Given exercise:
Reproduce the full listing that appears beneath this instruction exactly.
• • • • •
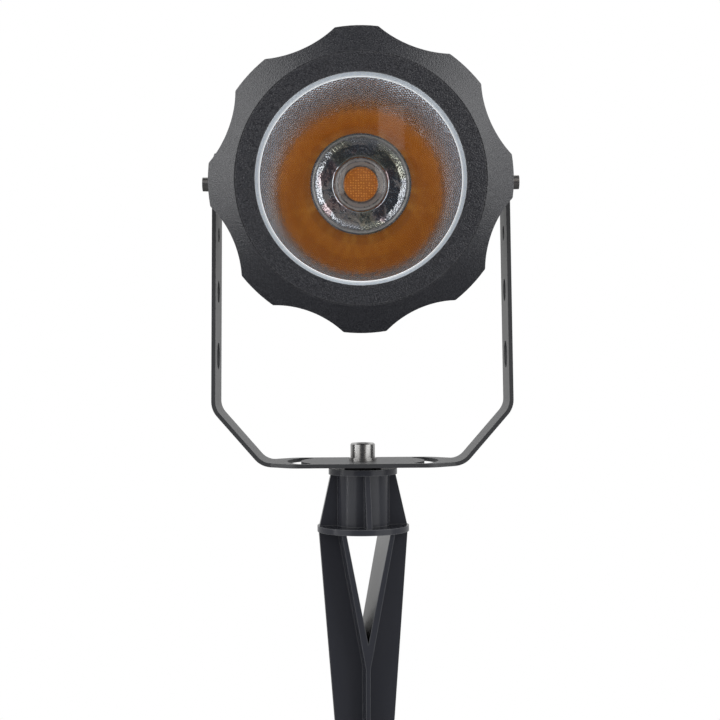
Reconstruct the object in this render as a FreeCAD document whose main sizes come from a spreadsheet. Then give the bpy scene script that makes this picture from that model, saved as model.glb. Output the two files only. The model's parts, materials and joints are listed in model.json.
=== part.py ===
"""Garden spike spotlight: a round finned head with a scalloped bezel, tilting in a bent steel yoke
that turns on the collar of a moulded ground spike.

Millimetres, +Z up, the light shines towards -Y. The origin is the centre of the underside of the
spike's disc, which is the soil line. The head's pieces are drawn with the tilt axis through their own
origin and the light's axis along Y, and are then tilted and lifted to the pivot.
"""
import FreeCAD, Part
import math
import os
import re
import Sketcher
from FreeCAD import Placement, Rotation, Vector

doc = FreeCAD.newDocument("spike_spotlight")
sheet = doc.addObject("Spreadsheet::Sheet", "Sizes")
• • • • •
Written answer:
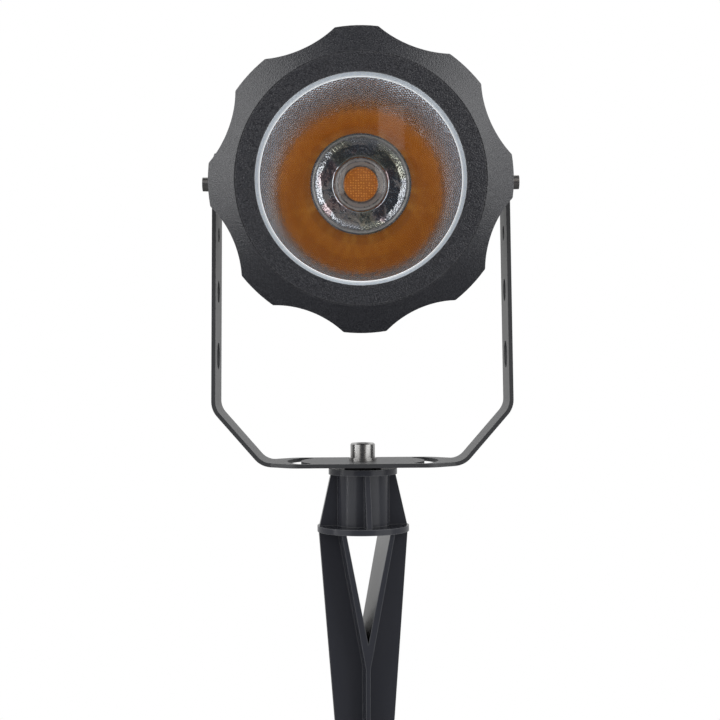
Reconstruct the object in this render as a FreeCAD document whose main sizes come from a spreadsheet. Then give the bpy scene script that makes this picture from that model, saved as model.glb. Output the two files only. The model's parts, materials and joints are listed in model.json.
=== part.py ===
"""Garden spike spotlight: a round finned head with a scalloped bezel, tilting in a bent steel yoke
that turns on the collar of a moulded ground spike.

Millimetres, +Z up, the light shines towards -Y. The origin is the centre of the underside of the
spike's disc, which is the soil line. The head's pieces are drawn with the tilt axis through their own
origin and the light's axis along Y, and are then tilted and lifted to the pivot.
"""
import FreeCAD, Part
import math
import os
import re
import Sketcher
from FreeCAD import Placement, Rotation, Vector

doc = FreeCAD.newDocument("spike_spotlight")
sheet = doc.addObject("Spreadsheet::Sheet", "Sizes")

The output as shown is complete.